患者・患児とは、病気や外傷など、何らかの健康障害のために病院や診療所などの医療機関を受診する、あるいは医師・歯科医師、看護師など医療従事者の訪問を受け、診断・治療や看護などを受ける者をいう。患者という用語は、個人をさす場合だけでなく、糖尿病患者やがん患者などのように特定の疾患をもつ患者集団を表す場合もある。また、一般的に成人期に該当するこれらの人々を患者と称し、小児期に該当するこれらの人々を患児と称することが多い。

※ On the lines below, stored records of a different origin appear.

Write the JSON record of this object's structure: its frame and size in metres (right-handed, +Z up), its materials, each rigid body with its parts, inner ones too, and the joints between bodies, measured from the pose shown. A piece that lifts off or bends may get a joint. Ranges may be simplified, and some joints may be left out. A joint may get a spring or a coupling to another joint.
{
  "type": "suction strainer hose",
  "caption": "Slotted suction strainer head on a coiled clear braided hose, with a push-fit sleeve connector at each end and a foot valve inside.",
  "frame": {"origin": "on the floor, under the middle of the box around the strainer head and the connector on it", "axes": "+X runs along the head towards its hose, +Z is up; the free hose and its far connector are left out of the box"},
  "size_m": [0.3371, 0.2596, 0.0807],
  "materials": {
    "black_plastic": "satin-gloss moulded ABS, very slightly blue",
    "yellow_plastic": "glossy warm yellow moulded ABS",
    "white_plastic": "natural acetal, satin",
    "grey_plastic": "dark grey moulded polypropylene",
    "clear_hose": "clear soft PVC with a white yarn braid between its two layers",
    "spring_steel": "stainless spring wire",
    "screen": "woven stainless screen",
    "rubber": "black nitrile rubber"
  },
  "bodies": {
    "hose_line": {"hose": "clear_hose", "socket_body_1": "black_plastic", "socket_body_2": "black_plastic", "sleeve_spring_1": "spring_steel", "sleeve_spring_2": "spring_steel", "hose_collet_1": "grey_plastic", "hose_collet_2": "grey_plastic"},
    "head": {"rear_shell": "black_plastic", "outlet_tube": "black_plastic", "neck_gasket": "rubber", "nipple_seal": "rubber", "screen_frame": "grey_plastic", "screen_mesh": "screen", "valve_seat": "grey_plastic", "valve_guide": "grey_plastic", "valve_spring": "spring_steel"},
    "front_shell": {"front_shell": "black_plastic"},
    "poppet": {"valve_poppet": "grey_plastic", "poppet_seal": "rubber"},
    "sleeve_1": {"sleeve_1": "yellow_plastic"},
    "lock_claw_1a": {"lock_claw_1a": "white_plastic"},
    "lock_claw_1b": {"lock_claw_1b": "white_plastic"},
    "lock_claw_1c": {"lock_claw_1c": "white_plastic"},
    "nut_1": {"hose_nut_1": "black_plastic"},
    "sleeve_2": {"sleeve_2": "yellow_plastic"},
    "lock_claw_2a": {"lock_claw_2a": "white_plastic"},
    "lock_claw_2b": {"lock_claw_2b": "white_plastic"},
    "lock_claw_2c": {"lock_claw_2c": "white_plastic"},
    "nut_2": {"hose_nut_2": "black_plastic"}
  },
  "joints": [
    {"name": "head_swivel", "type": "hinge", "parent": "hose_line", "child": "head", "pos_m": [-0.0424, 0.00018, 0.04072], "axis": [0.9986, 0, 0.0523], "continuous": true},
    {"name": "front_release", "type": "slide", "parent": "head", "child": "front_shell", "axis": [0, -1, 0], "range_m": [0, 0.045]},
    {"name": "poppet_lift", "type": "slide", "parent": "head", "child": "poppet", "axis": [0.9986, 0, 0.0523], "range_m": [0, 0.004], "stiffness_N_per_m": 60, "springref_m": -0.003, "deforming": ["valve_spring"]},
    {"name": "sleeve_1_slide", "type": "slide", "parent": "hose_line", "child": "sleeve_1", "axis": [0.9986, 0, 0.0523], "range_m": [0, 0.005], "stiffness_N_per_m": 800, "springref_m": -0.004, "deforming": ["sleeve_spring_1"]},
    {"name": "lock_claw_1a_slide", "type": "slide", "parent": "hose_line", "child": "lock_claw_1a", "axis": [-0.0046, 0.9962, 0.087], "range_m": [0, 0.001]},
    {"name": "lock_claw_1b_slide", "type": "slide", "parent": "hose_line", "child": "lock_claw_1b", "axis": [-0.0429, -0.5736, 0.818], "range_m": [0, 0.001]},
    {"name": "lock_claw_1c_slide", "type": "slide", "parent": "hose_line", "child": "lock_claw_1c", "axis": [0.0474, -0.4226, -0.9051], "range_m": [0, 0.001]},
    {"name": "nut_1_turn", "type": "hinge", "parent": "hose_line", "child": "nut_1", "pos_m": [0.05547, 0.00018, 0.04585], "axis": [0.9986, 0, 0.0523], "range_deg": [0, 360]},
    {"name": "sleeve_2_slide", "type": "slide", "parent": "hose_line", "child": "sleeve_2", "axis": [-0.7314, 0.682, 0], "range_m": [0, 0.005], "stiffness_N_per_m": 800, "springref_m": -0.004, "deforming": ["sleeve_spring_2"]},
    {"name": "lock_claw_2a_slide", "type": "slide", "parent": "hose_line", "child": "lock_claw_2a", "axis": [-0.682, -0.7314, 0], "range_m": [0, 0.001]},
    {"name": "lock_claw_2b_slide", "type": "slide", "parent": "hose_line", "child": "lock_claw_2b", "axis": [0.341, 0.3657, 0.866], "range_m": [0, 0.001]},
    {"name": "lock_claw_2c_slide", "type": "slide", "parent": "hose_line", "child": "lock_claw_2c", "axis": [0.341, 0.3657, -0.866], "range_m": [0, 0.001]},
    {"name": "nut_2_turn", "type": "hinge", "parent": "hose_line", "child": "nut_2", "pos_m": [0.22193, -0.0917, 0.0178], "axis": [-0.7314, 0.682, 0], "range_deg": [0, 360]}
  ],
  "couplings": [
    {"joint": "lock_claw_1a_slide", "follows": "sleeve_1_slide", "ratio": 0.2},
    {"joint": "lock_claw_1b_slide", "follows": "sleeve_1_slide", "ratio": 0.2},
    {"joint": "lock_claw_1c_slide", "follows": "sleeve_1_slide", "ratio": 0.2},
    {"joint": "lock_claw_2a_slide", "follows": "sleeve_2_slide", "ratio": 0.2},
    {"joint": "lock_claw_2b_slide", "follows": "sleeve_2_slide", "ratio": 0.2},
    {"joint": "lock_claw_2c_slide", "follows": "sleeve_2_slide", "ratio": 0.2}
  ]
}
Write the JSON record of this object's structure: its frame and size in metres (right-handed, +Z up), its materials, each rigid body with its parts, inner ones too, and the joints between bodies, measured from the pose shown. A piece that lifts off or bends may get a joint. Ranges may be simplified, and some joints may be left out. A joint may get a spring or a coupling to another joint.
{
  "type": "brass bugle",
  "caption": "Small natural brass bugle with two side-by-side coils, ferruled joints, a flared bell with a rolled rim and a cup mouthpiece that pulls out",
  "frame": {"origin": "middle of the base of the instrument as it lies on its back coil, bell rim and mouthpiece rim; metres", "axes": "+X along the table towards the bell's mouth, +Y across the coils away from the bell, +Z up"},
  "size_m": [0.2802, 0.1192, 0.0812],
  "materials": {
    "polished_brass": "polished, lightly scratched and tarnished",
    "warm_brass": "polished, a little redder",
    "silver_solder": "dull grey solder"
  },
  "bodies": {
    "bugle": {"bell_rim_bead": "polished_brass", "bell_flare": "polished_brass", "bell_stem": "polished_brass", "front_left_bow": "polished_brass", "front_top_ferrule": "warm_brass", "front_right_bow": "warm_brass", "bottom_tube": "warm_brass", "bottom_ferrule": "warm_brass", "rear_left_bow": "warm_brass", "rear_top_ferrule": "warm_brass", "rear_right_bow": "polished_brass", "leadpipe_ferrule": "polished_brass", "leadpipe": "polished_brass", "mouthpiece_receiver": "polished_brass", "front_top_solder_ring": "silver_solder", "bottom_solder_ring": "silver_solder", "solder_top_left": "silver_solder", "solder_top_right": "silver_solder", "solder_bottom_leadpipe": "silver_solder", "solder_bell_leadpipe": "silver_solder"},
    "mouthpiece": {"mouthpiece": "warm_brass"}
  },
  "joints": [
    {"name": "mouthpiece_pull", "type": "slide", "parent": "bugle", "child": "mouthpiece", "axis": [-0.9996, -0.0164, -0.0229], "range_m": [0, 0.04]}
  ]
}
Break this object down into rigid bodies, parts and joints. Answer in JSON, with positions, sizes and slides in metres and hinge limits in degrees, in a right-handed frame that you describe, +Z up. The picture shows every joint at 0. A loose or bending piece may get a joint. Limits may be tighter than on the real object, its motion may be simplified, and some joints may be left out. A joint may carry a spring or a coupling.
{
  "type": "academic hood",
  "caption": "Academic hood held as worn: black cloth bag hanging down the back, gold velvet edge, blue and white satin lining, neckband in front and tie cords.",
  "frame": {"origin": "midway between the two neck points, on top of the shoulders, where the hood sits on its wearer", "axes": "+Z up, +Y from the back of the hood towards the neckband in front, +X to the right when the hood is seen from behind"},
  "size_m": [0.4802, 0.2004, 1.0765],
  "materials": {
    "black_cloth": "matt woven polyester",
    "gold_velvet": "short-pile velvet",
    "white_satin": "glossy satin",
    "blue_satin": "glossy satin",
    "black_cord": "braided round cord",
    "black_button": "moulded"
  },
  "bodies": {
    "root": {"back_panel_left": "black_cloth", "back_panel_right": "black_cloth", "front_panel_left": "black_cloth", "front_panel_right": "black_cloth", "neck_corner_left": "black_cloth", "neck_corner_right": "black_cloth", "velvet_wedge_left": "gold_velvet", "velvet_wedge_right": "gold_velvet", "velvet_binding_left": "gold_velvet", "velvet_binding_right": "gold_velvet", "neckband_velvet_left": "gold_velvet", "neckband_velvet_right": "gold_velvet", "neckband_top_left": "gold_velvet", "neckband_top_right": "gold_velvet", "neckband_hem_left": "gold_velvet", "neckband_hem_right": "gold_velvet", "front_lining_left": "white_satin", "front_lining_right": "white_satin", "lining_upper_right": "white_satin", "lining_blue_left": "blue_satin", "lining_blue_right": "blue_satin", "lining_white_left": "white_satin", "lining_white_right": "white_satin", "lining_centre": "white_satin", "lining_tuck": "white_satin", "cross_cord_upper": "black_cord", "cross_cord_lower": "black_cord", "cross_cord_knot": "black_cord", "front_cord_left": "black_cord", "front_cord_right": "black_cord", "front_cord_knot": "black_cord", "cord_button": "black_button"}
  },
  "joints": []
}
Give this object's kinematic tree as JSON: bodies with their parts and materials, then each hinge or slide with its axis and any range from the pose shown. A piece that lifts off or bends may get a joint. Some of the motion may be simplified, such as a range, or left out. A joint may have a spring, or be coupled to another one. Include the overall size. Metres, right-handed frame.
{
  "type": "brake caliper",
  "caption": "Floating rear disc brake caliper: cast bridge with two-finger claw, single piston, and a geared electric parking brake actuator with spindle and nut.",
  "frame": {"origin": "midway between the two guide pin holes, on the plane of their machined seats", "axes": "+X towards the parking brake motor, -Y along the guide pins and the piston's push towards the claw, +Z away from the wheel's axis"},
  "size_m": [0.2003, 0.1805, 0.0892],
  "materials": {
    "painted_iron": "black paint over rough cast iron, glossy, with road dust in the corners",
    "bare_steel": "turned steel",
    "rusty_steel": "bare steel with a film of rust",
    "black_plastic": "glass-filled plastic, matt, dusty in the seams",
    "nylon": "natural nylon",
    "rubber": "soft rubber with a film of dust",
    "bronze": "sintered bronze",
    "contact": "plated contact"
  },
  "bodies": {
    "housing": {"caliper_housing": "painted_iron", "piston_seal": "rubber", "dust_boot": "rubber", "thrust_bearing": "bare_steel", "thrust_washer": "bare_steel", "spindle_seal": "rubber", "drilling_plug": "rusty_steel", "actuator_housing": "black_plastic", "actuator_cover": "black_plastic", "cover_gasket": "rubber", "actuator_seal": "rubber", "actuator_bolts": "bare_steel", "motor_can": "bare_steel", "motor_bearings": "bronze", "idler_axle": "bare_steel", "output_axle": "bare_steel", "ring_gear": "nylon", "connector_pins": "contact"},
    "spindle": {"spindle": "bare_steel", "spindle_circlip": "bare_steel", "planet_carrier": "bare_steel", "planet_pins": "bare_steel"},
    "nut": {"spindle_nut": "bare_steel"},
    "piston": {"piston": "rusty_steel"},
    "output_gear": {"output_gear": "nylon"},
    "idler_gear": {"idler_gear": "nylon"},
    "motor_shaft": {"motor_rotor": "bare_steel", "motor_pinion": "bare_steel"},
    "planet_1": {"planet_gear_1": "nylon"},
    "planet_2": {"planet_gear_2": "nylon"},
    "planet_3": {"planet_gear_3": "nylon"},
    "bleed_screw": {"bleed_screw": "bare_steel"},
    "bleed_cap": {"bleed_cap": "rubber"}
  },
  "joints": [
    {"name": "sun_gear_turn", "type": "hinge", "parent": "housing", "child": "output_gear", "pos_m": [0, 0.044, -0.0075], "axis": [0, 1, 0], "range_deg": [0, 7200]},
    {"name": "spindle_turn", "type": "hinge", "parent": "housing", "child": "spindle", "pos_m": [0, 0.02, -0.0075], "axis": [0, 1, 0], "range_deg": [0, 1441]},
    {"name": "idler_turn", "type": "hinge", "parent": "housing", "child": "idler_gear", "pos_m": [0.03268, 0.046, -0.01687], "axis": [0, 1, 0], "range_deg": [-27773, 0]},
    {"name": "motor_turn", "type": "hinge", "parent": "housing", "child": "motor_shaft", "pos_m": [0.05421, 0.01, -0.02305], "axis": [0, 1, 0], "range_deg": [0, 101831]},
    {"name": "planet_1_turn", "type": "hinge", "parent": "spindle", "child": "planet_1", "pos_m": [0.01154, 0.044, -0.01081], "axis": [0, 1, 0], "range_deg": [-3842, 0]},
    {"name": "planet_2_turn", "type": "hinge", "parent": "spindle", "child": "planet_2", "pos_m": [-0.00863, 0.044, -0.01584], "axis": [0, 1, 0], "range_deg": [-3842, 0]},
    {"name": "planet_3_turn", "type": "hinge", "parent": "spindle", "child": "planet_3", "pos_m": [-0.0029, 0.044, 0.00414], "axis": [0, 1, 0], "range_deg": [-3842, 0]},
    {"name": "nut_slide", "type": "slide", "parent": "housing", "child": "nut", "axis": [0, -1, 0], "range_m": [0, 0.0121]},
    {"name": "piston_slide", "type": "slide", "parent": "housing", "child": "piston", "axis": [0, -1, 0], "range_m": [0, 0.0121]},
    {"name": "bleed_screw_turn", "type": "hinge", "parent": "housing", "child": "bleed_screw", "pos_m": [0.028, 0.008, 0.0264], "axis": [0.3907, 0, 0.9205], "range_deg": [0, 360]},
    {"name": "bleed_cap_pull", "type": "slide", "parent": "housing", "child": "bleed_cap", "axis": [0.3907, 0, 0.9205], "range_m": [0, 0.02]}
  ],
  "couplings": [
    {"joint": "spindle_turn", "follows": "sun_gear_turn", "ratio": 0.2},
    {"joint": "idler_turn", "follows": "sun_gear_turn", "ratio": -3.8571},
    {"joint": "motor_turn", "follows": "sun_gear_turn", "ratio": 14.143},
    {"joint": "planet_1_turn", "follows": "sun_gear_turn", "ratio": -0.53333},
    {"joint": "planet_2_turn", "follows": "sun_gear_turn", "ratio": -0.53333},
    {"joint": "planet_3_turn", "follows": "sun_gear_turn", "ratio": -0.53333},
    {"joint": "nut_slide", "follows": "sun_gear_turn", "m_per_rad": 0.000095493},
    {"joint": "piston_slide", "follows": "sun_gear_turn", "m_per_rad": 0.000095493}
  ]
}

「患」は、病気・傷を意味する。また、英語の「patient」は、「patience」を語源とし、耐えている人という意味をもつ。すなわち、日本語の「患」は病気や傷があるという事実をさし、英語はその苦痛に耐えているという主観的体験をさす。従来、医療・看護が必要ならば権威者が施すという考え方があったため、患者という用語には、病む人の非人格化を伴っていた。しかし現在、医療従事者と患者は情報を共有し、共に疾病を克服するという関係に変化している。また、医療・看護の対象は、病気や外傷をもつ人に限られないため、保健医療福祉の従事者は、医療や看護を受ける人の意思を尊重するという考え方に立ち、患者のみならずクライエント、利用者、障害者、子ども、小児、入院児、病児など多様な呼び方を用いている。
参考文献
1)日本看護協会:看護にかかわる主要な用語の解説-概念的定義・歴史的変遷・社会的文脈, http://www.nurse.or.jp/home/publication/pdf/2007/yougokaisetu.pdf<2011.5.19>
2)氏家幸子(監):母子看護学 小児看護学 第2版, 廣川書店, 2007.
3)アメリカ看護師協会(ANA);上泉和子監訳:看護実践基準-専門職業務遂行基準,インターナショナル ナーシング レビュー,29(3),p.28-38,2006.